If you are looking at the chart right now, there is not much for bulls to hold onto. XRP is trading below its 7-day, 14-day, and 30-day moving averages, which means the short-term trend is pointed down across every timeframe.
The weekly EMAs are clustered higher up between $1.50 and $1.78, and every recovery attempt this summer has stalled inside that range. The 200-day moving average, which most traders use as the line between a bull and bear trend, runs through $1.64. That is a long climb back from $1.15.
The chart pattern is also broken, with XRP breaking from a symmetrical triangle on June 1, with some technical analysts now targeting $1.14 as the next stop. And if support keeps cracking, the monthly Bollinger Bands point even lower, with $1 as the next zone in play.
On-chain data is not helping the bulls either. Whale withdrawals from Binance, which is usually a quiet bullish signal because it means large holders are pulling XRP off exchanges to hold long-term, have dropped to roughly 978 million XRP over the past 30 days. That is the lowest reading since 2021, a 4-year low. Big XRP holders are not accumulating right now, and per CryptoQuant, large-holder accumulation has stalled, which signals a lack of conviction during this decline.
So if you are thinking of selling, the bearish setup runs through three numbers from here. The first is $1.14, which is the immediate next technical target. The second is $1.11, which was February’s low. And the third is $1.00, which is where the monthly Bollinger floor lies. If macro pressure doesn’t ease and whales stay on the sidelines, those are the next stops.

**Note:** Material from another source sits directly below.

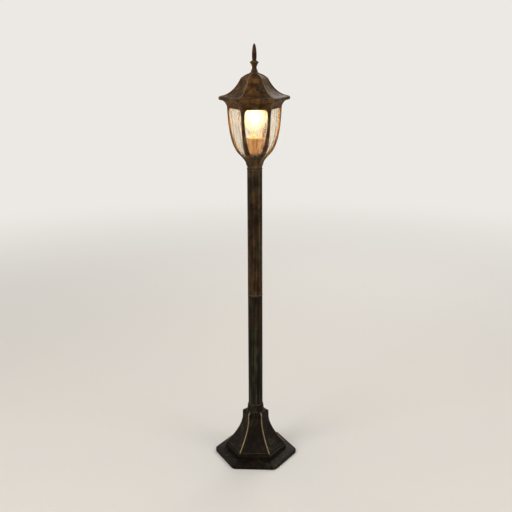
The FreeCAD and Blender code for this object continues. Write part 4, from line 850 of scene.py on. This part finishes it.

Why Holding or Buying More Makes Sense

XRP’s RSI has dropped to 27.55, which is deep in oversold territory, and the Stochastic Oscillator is even deeper. These readings don’t guarantee a bounce, but they are exactly the conditions where short-term bounces typically happen.
Moreover, the $1.00 to $1.15 range aligns with XRP’s February 2026 low of $1.11 during the Iran war crash, which means this is a level that has held before under similar pressure. And through all the price weakness this year, large XRP holders have kept buying. Wallets holding at least 10,000 XRP hit a record 332,230 in May, a count that has grown through every drawdown XRP has had in 2026.
There are also three things that have changed in XRP’s favor this month, even as the price keeps falling. The first is that CME launched 24/7 XRP futures on June 1, with Ripple Prime as the day-one clearing partner. That infrastructure didn’t exist a month ago, and it opens up institutional access in a way spot trading alone never could.
The second is that Ripple expanded its D.C. policy office on June 3, deepening its engagement with U.S. regulators ahead of a critical legislative window. And the last is that the CLARITY Act, the market structure bill the crypto industry has been pushing for two years, was placed on the Senate Legislative Calendar on June 1.
If the CLARITY Act passes the Senate floor before the August recess, the regulatory overhang that has held XRP back for years finally clears, and the buyers stepping in at $1.15 today get rewarded for the timing.
What XRP Holders Should Watch Now
Whether you sell, hold, or buy more depends on how three things play out from here. The first is the $1.14 line. If it holds, the bullish setup has room to play out, and if it breaks, the slide could run to $1.11 and possibly $1.00.
The second is the CLARITY Act floor vote. A vote before the August recess would settle the regulatory question one way or the other, while no vote piles further disappointment onto the existing macro pressure.
The third is whale withdrawals from Binance. If they start climbing back above the current 978 million 30-day figure, it’ll signal that large holders are accumulating again, which is bullish.
That said, it’s important to note that XRP didn’t break because of its own fundamentals, but because it got dragged down with the rest of the market. So, what happens from here depends on those conditions and how the broader market behaves.